I became a vegan seven months ago, mostly for environmental and economic reasons, but in part because I love a challenge. And so far, eating only unprocessed foods for the month of October has been more of a challenge than I expected when I signed the pledge.
There were some obvious first steps to take. I cut out my vegan butter substitute, Earth Balance, and hid my Daiya fake cheese in the back of the fridge (unlike real cheese, that stuff lasts forever). I replaced my Almond Breeze brand almond milk with organic unsweetened Eden Soy milk, whose only ingredients are reverse osmosis purified water and organic soybeans. (No, I wouldn’t know how to go about osmosifying water in my own kitchen, let alone in reverse, but in my opinion water is water.)
But there was still one processed food I couldn’t figure out how to part with: CLIF bars. I’m a graduate student at a university with very few on-campus vegan options. I always pack a lunch, but sometimes I get hungry at odd hours and I’ve already eaten my lunch, and it’s not like I can just pick up a vegan snack at one of the campus convenience chains.
If I get too hungry, I get cranky. Like scary cranky. So I always carry around an emergency CLIF bar to avoid a situation in which, in a hunger-induced fit, I either lash out at one of my colleagues (best case scenario) or just lie down in the middle of the bike lane and slowly starve to death (needless to say, worst case scenario).
But after discovering that my favorite snack bars are made of lots of unprocessed ingredients, I stashed my Costco-sized box of CLIF bars in a back corner of the pantry for the month of October. I knew I had to replace them with something. I tried making my own unprocessed bars out of rolled oats and brown sugar, and even though they tasted delicious, they fell apart when I tried to transport them to campus.
So I tried Lara bars. They’re $1.79 a piece at my local grocery store and I’m poor, so I only bought one bar to start. I went with a “pecan pie” bar, whose only ingredients were almonds and pecans. It tasted great, so a bought a few more. But as I said, they’re expensive. A slightly cheaper and equally easy alternative has been just carrying raw nuts, rather than bars made of raw nuts, as an emergency snack.
But even with the emergency snack bar problem solved, I’ve had to make two exceptions to the unprocessed rule. The first exception: Eating out. When I go out to eat at regular-people restaurants, there are usually only a few vegan options for me. It’s not like I’m going to order fake meat (which is obviously processed) during this month, but I’m not going to be a stickler about the ingredients in the dressing on the one vegan salad on the menu.

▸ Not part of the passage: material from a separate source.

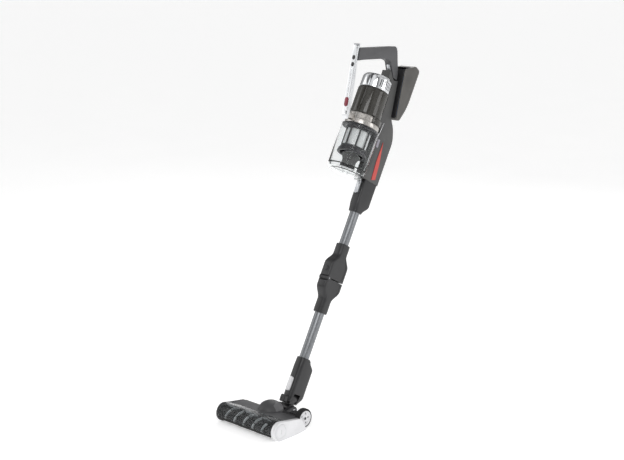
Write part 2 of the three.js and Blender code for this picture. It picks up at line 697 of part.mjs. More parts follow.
const coneProfile = [
  [20, binBottom + 4], [22, binBottom + 4], [22, 764], [30, shroudBottom - 14], [28, shroudBottom - 14],
  [20, 765],
];
place(wand, 'bin_cup', binCup(), 'clear');
place(wand, 'bin_lid', binLid(), 'clear');
place(wand, 'cyclone_frame', cycloneFrame(), 'headBlack');
place(wand, 'shroud_mesh', turnedZ([
  [34.8, shroudBottom], [36.9, shroudBottom], [36.9, binTop - 1], [34.8, binTop - 1],
], axisY, 32), 'mesh');
place(wand, 'cyclone_cone', turnedZ(coneProfile, axisY, 28), 'spineGrey');

// ---------------------------------------------------------------- motor unit
function collarRing() {
  const bottom = binTop + 2;
  const ring = turnedZ([
    [47, bottom], [ringRadius, bottom], [ringRadius, bottom + 14], [ringRadius - 1.6, bottom + 16],
    [ringRadius - 1.6, ringTop - 3], [ringRadius - 4, ringTop], [47, ringTop],
  ], axisY, 36);
  const bracket = box(-8, 8, stripFoot.y + 12.8, axisY - ringRadius + 4, bottom + 4, bottom + 22);
  return join(ring, bracket);
}

function motorHousing() {
  const [outer, inner] = [motorHousingRadius, motorHousingRadius - 3];
  const bottom = ringTop + gap;
  return turnedZ([
    [18, bottom], [outer - 2, bottom], [outer, bottom + 3], [outer, motorHousingTop],
    [inner, motorHousingTop], [inner, bottom + 4], [18, bottom + 4],
  ], axisY, 36);
}

function suctionMotor() {
  return turnedZ([
    [0, 912], [26, 912], [30, 916], [30, 952], [24, 956], [3, 956], [3, 984], [0, 984],
  ], axisY, 28);
}

function impeller() {
  const hub = turnedZ([[3.3, 960], [36, 960], [36, 962], [12, 965], [8, 980], [3.3, 980]], axisY, 28);
  const blades = Array.from({ length: 9 }, (_, i) =>
    plateX([[8, 961], [35, 961], [34, 966], [9, 977]], -0.8, 0.8)
      .rotate([0, 0, i * 40]).translate([0, axisY, 0]));
  return join(hub, ...blades);
}

function filterCap() {
  const bottom = motorHousingTop + gap;
  const [r, w] = [capRadius, capWall];
  const shell = turnedZ([
    [r - w, bottom], [r, bottom], [r, capSideTop], [r - 1.6, capSideTop + 4], [r - 6, capTop - 4],
    [r - 16, capTop - 1], [0, capTop], [0, capTop - w], [r - 17, capTop - w - 1], [r - 8, capTop - w - 4],
    [r - w - 1, capSideTop + 2], [r - w, capSideTop - 1],
  ], axisY, 36);
  // Two groups of vent slits, one each side of the cap.
  const slits = [0, 180].flatMap((side) => Array.from({ length: ventSlits }, (_, i) =>
    box(r - 5, r + 4, -1.3, 1.3, bottom + 7, capSideTop - 3)
      .rotate([0, 0, side + (i - (ventSlits - 1) / 2) * ventPitch]).translate([0, axisY, 0])));
  return cut(shell, ...slits);
}

place(wand, 'collar_ring', collarRing(), 'chrome');
place(wand, 'motor_housing', motorHousing(), 'smoked');
place(wand, 'suction_motor', suctionMotor(), 'steel');
place(wand, 'impeller', impeller(), 'buttonGrey');
place(wand, 'filter_element', turnedZ([[20, 996], [41, 996], [41, 1022], [20, 1022]], axisY, 28), 'filter');
place(wand, 'filter_cap', filterCap(), 'chrome');

// ---------------------------------------------------------------- handle
// The strip has its own frame: z runs up it, y = 0 is its front face.
const strip = new THREE.Group();
strip.position.set(0, stripFoot.y, stripFoot.z);
strip.rotation.x = stripLean;
wand.add(strip);

const buttons = [
  ['red_button', 47, 7, 14, 'darkRed'],
  ['mode_button_lower', 160, 5, 6.5, 'headBlack'],
  ['mode_button_upper', 181, 5, 6.5, 'headBlack'],
];

function frontStrip() {
  const body = plateX([
    [0, 6], [0, stripLength - 8], [2, stripLength], [stripDepth, stripLength], [stripDepth, 150],
    [stripDepth + 4, 112], [stripDepth + 4, 4], [7, -5],
  ], -stripWidth / 2, stripWidth / 2, 1.5);
  const recesses = buttons.map(([, z, halfX, halfZ]) =>
    plateY(stadium(0, z, halfX + slack, halfZ + slack), -5, 4.4));
  return cut(body, ...recesses);
}

place(strip, 'front_strip', frontStrip(), 'chrome');
buttons.forEach(([name, z, halfX, halfZ, finish]) => {
  place(strip, name, plateY(stadium(0, z, halfX, halfZ), -1.4, 2.2, 0.5), finish);
});

// The trigger lies along the inner face of the handle's rear post.
const triggerPlace = { y: -69, z: 1081.5, lean: Math.atan2(34, 37) };
const trigger = new THREE.Group();
trigger.position.set(0, triggerPlace.y, triggerPlace.z);
trigger.rotation.x = triggerPlace.lean;
wand.add(trigger);
const triggerHalf = 17;

function handleShell(side) {
  const whole = plateX([
    [-234.1, 1075], [-150, 1119.3], [-89, 1151], [-77, 1146], [-57, 1112], [-43, 1092],
    [-32.4, 1061.5], [-52, 1061.5], [-88, 1100.5], [-112, 1098], [-150, 1078.6], [-205, 1050],
    [-224.3, 1038.5],
  ], -handleHalf, handleHalf, 4);
  const room = box(-6 - slack, 6 + slack, -8, 7.6, -triggerHalf - slack, triggerHalf + slack)
    .rotate([THREE.MathUtils.radToDeg(triggerPlace.lean), 0, 0])
    .translate([0, triggerPlace.y, triggerPlace.z]);
  const other = side > 0 ? box(-60, 0.15, -400, 200, 900, 1300) : box(-0.15, 60, -400, 200, 900, 1300);
  return cut(whole, room, other);
}

place(wand, 'handle_shell_right', handleShell(1), 'handleGrey');
place(wand, 'handle_shell_left', handleShell(-1), 'handleGrey');
place(trigger, 'trigger', plateX(stadium(0.2, 0, 3.6, triggerHalf), -6, 6, 1), 'buttonGrey');

// ---------------------------------------------------------------- battery pack
const railBottom = [-1, 950];
const railTop = [-35, 1100];
const shifted = ([y, z], by) => [y + by, z + by * 0.23];

function batteryCase() {
  const front = batteryWall + gap;
  const outer = plateX([
    shifted(railBottom, front), [20, 945], [37, 1000], [37, 1126], [12, 1132], shifted(railTop, front),
  ], -batteryHalf, batteryHalf, 3);
  const inner = plateX([
    [-30, 958], [19, 951], [34, 1001], [34, 1122], [13, 1127.5], [-60, 1095],
  ], -batteryHalf + 3, batteryHalf - 3);
  const releaseRoom = box(-9 - slack, 9 + slack, 16 - slack, 30 + slack, 1124, 1140);
  return cut(outer, inner, releaseRoom);
}

function cellPack() {
  const lower = [-18.2, 0, 18.2].map((x) => rodZ(9.2, 962, 1024.6, x, 10.5, 14));
  const upper = [-18.2, 0, 18.2].flatMap((x) => [rodZ(9.2, 1024.4, 1090, x, 4, 14),
    rodZ(9.2, 1024.4, 1090, x, 22, 14)]);
  return join(...lower, ...upper);
}

place(wand, 'battery_case', batteryCase(), 'spineGrey');
place(wand, 'battery_cover', plateX([
  railBottom, shifted(railBottom, batteryWall), shifted(railTop, batteryWall), railTop,
], -batteryHalf + 4, batteryHalf - 4), 'headBlack');
place(wand, 'battery_cells', cellPack(), 'cell');
place(wand, 'battery_release', box(-9, 9, 16, 30, 1125.5, 1131.4), 'headBlack');

export default vacuum;
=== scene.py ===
import json
import math
import bmesh
import bpy
from mathutils import Matrix, Vector


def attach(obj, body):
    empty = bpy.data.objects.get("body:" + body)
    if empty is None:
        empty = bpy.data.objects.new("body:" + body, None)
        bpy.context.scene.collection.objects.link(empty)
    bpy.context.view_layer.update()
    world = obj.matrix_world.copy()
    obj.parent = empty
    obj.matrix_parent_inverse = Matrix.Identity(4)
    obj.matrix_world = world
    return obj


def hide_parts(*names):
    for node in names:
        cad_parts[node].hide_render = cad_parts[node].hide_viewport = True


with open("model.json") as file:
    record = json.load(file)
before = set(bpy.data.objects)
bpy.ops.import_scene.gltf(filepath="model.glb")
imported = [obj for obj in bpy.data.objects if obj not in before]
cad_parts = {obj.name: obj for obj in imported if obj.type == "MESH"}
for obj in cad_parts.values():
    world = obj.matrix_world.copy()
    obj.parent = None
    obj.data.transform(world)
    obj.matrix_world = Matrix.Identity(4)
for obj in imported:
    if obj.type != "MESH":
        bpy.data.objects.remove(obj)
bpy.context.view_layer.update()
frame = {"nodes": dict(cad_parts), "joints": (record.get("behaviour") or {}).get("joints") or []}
scene = bpy.context.scene
print("frame loaded:", len(frame["nodes"]), "nodes")

# Pieces are modelled in millimetres, in the head's, the wand's or the strip's own axes, then placed.
joints = {joint["name"]: joint for joint in frame["joints"]}
millimetre = 0.001
headPlace = Matrix.Scale(millimetre, 4)


def wandMatrix():
    up = Vector(joints["wand_pull_off"]["axis"]).normalized()
    side = Vector((1, 0, 0))
    turn = Matrix((side, up.cross(side), up)).transposed().to_4x4()
    return Matrix.Translation(joints["neck_pitch"]["pos_m"]) @ turn @ headPlace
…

The second exception: food friends make for me. I had a potluck dinner party at my new house last weekend, and my omnivorous friends got really creative with the vegan dishes they made. During any other month, I am already that annoying vegan friend who doesn’t want to eat their regular food. So I wasn’t about to refuse to eat the vegan cookies they had made special for me with Earth Balance instead of butter.
With those exceptions, it’s been a really successful unprocessed month so far. It’s given me the chance to get creative rather than relying on my go-to easy snacks. And I feel great about supporting unprocessed food companies like Ezekiel bread (but keep it in the freezer or it will grow mold in like two days because it has no preservatives!).
Some of the recipes I’ve created this month will definitely become staples in my diet even after I reintroduce some processed foods. I’ll share one of my favorites (and one of the easiest to make) with you now.
Do you have a favorite recipe for an on-the-go bar? Share in the comments!
- 1 cup Quinoa (uncooked)
- 1 Tomato , diced, preferably Organic
- 6 or 7 leaves Fresh Basil , chopped
- 2 Tbsp Olive Oil
- 2 Tbsp Balsamic Vinegar
- 1 Ripe Avocado , preferably Organic
- Soak the quinoa for an hour or so. Then cook it as you would cook rice on the stovetop; 2 cups water and 1 cup quinoa. For extra-fluffy quinoa, use less water, but keep an eye on it so it doesn’t burn.
- When the quinoa is cooked, add the diced tomato and the chopped basil. Pour in the olive oil and balsamic vinegar, mixing it all together with a wooden spoon. Slice the avocado and arrange it around the edge of the dish, or mix it in as well. Don’t worry if the tomato and avocado make things mushy; it will taste better if all the ingredients get blended.
- Like most quinoa dishes, this will taste good warm or cold.